++++ Supplied information ++++

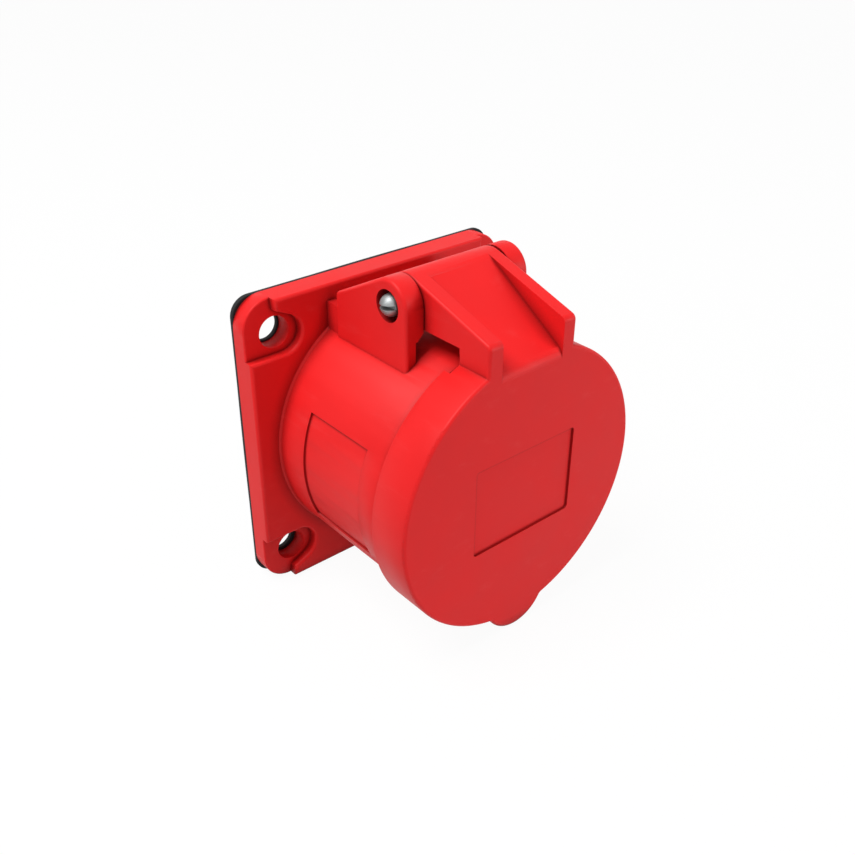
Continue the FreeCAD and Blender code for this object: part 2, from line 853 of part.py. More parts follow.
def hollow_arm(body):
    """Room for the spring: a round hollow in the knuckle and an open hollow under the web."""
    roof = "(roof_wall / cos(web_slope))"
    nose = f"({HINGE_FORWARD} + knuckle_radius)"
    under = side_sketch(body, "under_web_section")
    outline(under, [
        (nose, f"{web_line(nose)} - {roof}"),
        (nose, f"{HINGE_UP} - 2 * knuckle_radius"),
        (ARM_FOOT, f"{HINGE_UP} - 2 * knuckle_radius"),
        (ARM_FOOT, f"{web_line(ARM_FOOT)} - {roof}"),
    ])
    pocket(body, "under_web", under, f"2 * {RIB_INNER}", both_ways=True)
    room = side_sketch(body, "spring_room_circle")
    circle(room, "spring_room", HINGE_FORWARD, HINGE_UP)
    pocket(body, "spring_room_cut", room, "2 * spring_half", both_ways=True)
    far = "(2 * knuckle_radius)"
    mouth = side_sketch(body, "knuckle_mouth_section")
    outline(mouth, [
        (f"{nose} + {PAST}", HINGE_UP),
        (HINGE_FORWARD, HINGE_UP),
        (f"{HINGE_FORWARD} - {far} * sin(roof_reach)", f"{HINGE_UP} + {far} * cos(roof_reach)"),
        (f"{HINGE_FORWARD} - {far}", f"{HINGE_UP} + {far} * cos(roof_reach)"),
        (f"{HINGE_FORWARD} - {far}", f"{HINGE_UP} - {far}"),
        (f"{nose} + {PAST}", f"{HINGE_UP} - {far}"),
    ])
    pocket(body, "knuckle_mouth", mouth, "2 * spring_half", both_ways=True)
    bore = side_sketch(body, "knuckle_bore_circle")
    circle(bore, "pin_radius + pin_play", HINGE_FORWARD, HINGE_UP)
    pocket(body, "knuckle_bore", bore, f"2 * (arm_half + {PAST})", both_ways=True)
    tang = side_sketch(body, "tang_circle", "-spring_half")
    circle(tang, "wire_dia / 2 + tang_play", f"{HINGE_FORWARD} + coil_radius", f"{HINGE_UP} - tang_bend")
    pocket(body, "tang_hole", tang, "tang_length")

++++

What you need to do →
Make an exact copy of every line in the data.

Result below →
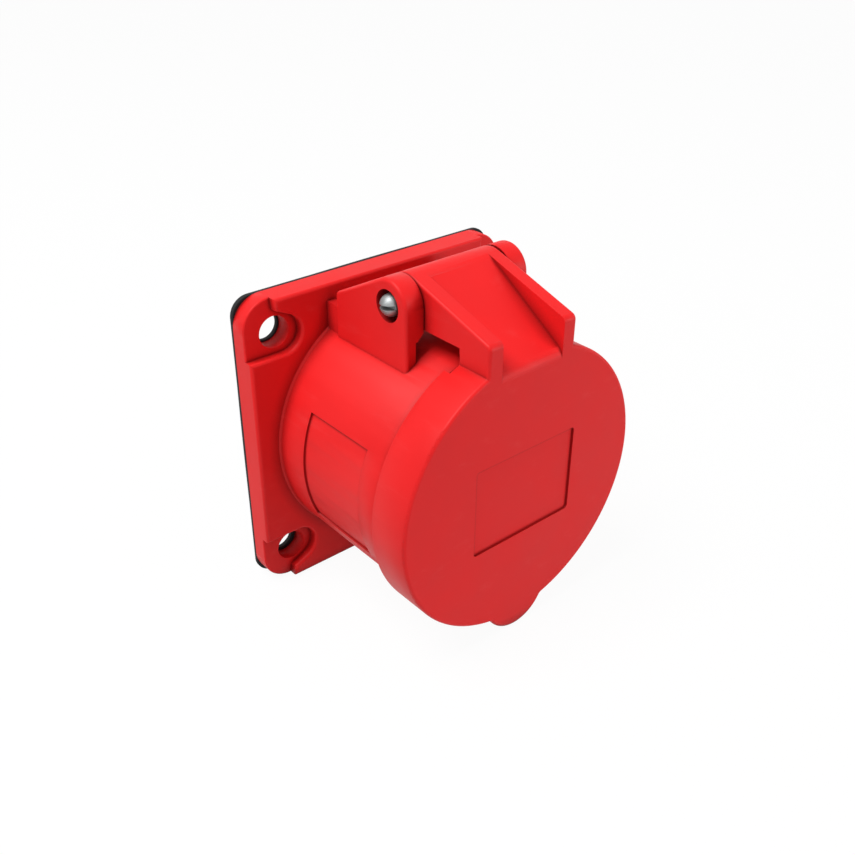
Continue the FreeCAD and Blender code for this object: part 2, from line 853 of part.py. More parts follow.
def hollow_arm(body):
    """Room for the spring: a round hollow in the knuckle and an open hollow under the web."""
    roof = "(roof_wall / cos(web_slope))"
    nose = f"({HINGE_FORWARD} + knuckle_radius)"
    under = side_sketch(body, "under_web_section")
    outline(under, [
        (nose, f"{web_line(nose)} - {roof}"),
        (nose, f"{HINGE_UP} - 2 * knuckle_radius"),
        (ARM_FOOT, f"{HINGE_UP} - 2 * knuckle_radius"),
        (ARM_FOOT, f"{web_line(ARM_FOOT)} - {roof}"),
    ])
    pocket(body, "under_web", under, f"2 * {RIB_INNER}", both_ways=True)
    room = side_sketch(body, "spring_room_circle")
    circle(room, "spring_room", HINGE_FORWARD, HINGE_UP)
    pocket(body, "spring_room_cut", room, "2 * spring_half", both_ways=True)
    far = "(2 * knuckle_radius)"
    mouth = side_sketch(body, "knuckle_mouth_section")
    outline(mouth, [
        (f"{nose} + {PAST}", HINGE_UP),
        (HINGE_FORWARD, HINGE_UP),
        (f"{HINGE_FORWARD} - {far} * sin(roof_reach)", f"{HINGE_UP} + {far} * cos(roof_reach)"),
        (f"{HINGE_FORWARD} - {far}", f"{HINGE_UP} + {far} * cos(roof_reach)"),
        (f"{HINGE_FORWARD} - {far}", f"{HINGE_UP} - {far}"),
        (f"{nose} + {PAST}", f"{HINGE_UP} - {far}"),
    ])
    pocket(body, "knuckle_mouth", mouth, "2 * spring_half", both_ways=True)
    bore = side_sketch(body, "knuckle_bore_circle")
    circle(bore, "pin_radius + pin_play", HINGE_FORWARD, HINGE_UP)
    pocket(body, "knuckle_bore", bore, f"2 * (arm_half + {PAST})", both_ways=True)
    tang = side_sketch(body, "tang_circle", "-spring_half")
    circle(tang, "wire_dia / 2 + tang_play", f"{HINGE_FORWARD} + coil_radius", f"{HINGE_UP} - tang_bend")
    pocket(body, "tang_hole", tang, "tang_length")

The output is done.